睡眠中は脳の代謝「デトックス能力」が低下するとの最新研究
人が眠っている間には「脳がリフレッシュされる」という考え方があります。脳には有害な物質を掃除する役割を持っている細胞があって、脳脊髄液を介して、それを脳から排泄するような仕組みがあるのです。これを「グリンパティックシステム」と呼んでいます。
この脳をクリーンに保つ働きは、睡眠、特にノンレム睡眠という深い睡眠の時に高まるという研究結果があり、それが事実として信じられてきました。
たしかに睡眠不足は認知症のリスクを高め、認知症の原因のひとつが、脳に有害な物質が溜まることであるのは間違いがないので、睡眠不足で脳のデトックス効果が低下したと考えると、理解しやすいことは事実なのです。
ところが、今年の神経医学の専門誌に発表された最新の研究では、睡眠中には脳の代謝は低下して、有害物質を排泄する働きも、起きている時と比べて約30%低下すると報告されたのです。

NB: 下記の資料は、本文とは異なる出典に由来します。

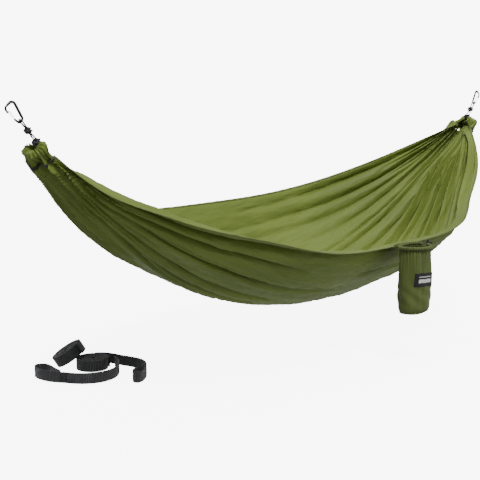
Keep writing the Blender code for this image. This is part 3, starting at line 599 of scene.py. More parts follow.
@dataclass
class Bed:
    """The bed's cloth: its hanging shape, its tucks and how it settles."""

    span: float
    bearing: np.ndarray
    gather: Vector
    chord: float = 2.375
    near_angle: float = math.radians(-48)
    far_angle: float = math.radians(58)
    sags: tuple[float, float, float] = (0.585, 0.645, 0.600)
    fullness: tuple[float, float, float] = (3.15, 2.4, 3.0)
    ring_height: float = 0.020
    ring_width: float = 0.032
    ring_wrap: float = math.radians(171)
    crown_wrap: float = math.radians(172)
    lobes: int = 19
    ruffle_rows: int = 26
    rise_part: float = 0.34
    ring_fade: float = 0.12
    pull_angle: float = math.radians(50)
    cord_run: float = 0.095
    channel_depth: float = 0.038
    channel_radius: float = 0.0110
    belt_wrap: float = math.radians(112)
    stitch_half: float = 0.0038
    stitch_radius: float = 0.0011
    hem_width: float = 0.0085
    hem_thickness: float = 0.0028
    near_dip: float = -0.020
    near_lift: float = 0.031
    right_pinch: float = 0.12
    right_tuck: float = 0.048
    flat_width: float = 1.33
    flat_length: float = 2.75
    rows: int = 144
    columns: int = 324
    thickness: float = 0.0007
    seed: int = 7
    frames: int = 24
    edge_hold: float = 0.35
    inner_hold: float = 0.06

    def blend3(self, u: np.ndarray, three: tuple[float, float, float]) -> np.ndarray:
        """A value through three given ones from the near edge to the far edge."""
        near, middle, far = three
        return (near * 2 * (u - 0.5) * (u - 1) + middle * 4 * u * (1 - u)
                + far * 2 * u * (u - 0.5))

    def envelope(self, u: np.ndarray, v: np.ndarray) -> np.ndarray:
        """The bed's smooth hanging shape.

        Args:
            u: Shares from the near edge to the far edge.
            v: Shares from the left gather to the right one.

        Returns:
            Places, with a last axis of 3.
        """
        angle = self.near_angle + (self.far_angle - self.near_angle) * u
        drop = self.blend3(u, self.sags) * (
            1 - np.abs(2 * v - 1) ** self.blend3(u, self.fullness))
        low = np.sin(math.pi * np.clip(u / 0.7, 0, 1))
        drop = drop * (1 - self.right_pinch * low * hump(v, 0.91, 0.062))
        turn = (2 * u - 1) * self.ring_wrap
        inward = -self.ring_height * (1 + np.cos(turn))
        ring_x = inward * math.sin(self.pull_angle)
        ring_z = inward * math.cos(self.pull_angle)
        ring_y = self.ring_width * np.sin(turn)
        left = np.maximum(0, 1 - v / self.ring_fade) ** 2
        right = np.maximum(0, 1 - (1 - v) / self.ring_fade) ** 2
        lift = hump(u, 0.0, 0.20) * (self.near_dip * hump(v, 0.055, 0.04)
                                     + self.near_lift * hump(v, 0.235, 0.10))
        tuck = hump(u, 0.0, 0.34) * self.right_tuck * hump(v, 0.82, 0.085)
        return np.stack([self.gather.x + self.chord * v + (left - right) * ring_x,
                         drop * np.sin(angle) + (left + right) * ring_y + tuck,
                         self.gather.z - drop * np.cos(angle) + (left + right) * ring_z + lift],
                        -1)

    def outward(self, u: np.ndarray, v: np.ndarray) -> np.ndarray:
        """Outward normals of the hanging shape."""
        step = 1e-4
        across = self.envelope(u + step, v) - self.envelope(u - step, v)
        along = self.envelope(u, v + step) - self.envelope(u, v - step)
        normal = np.cross(across, along)
        return normal / np.linalg.norm(normal, axis=-1, keepdims=True)

    def tucks(self) -> list[tuple[float, float, float, float]]:
        """Where the cloth is tucked for long runs.

        Returns:
            A centre, an end (0 left, 1 right), a reach along the bed and a depth for each tuck.
        """
        draw = random.Random(self.seed)
        made = []
        for end, count in ((0.0, 12), (1.0, 14)):
            for index in range(count):
                centre = (index + 0.5 + draw.uniform(-0.26, 0.26)) / count
                reach = draw.choice((0.34, 0.44, 0.56, 0.68))
                if end == 0.0 and centre > 0.5:
                    reach *= 0.5
                made.append((centre, end, reach, draw.uniform(0.026, 0.050)))
            for index in range(count + 1):
                centre = (index + draw.uniform(-0.2, 0.2)) / count
                made.append((centre, end, draw.uniform(0.12, 0.24), draw.uniform(0.006, 0.015)))
        return made

    def spare(self, u: np.ndarray, v: float, around: np.ndarray) -> np.ndarray:
        """How deep each point of a station may be tucked.

        Args:
            u: Shares across the bed.
            v: The station's share along it.
            around: Distance of each point from the near edge.

        Returns:
            Depths towards the inside, in metres.
        """
        depth = np.zeros(len(u))
        for centre, end, reach, deepest in self.tucks():
            away = abs(v - end)
            fade = max(0.0, 1 - (away / reach) ** 2)
            if fade <= 0:
                continue
            width = 0.0024 + 0.026 * min(away, 0.34) * (0.6 + 14 * deepest)
            middle = np.interp(centre + 0.012 * math.sin(9 * away + 20 * centre), u, around)
            sign = 1.0 if centre < 0.52 else -0.6
            depth += sign * deepest * fade ** 0.6 * np.exp(-np.abs((around - middle) / width) ** 1.45)
        close = min(v, 1 - v)
        for count, span, most in ((41, 0.075, 0.0085), (27, 0.13, 0.008)):
            fade = max(0.0, 1 - (close / span) ** 2)
            pleat = 2 * math.pi * count * (u + 0.006 * np.sin(23 * u + 3 * round(v)))
            depth += most * fade * np.cos(pleat)
        room = max(0.0, 1 - (1 - min(close / 0.3, 1)) ** 2)
        for wave, phase in ((4, 0.4), (7, 2.1), (12, 4.0)):
            swell = np.sin(2 * math.pi * wave * u + phase + 4 * v) / wave
            depth += 0.006 * room * swell
        radius = around[-1] / 5.0
        depth = radius * np.tanh(depth / radius)
        rim = np.minimum(around, around[-1] - around) / (0.005 + 0.035 * min(close, 0.2))
        return depth * np.clip(rim, 0, 1) ** 2 * (3 - 2 * np.clip(rim, 0, 1))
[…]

どちらが正しいのでしょうか?
こうしたデータはほとんどがネズミなどを使用した動物実験で、人間で分かっていることはあまりありません。したがって、どちらが正しいとも今の時点では言い切れないのです。ただ、睡眠を十分にとることが、認知症を含めて多くの病気の予防に繋がることは間違いのない事実なので、睡眠のデトックス効果は確認されていなくても、睡眠が健康に良いことは科学的に証明されているのです。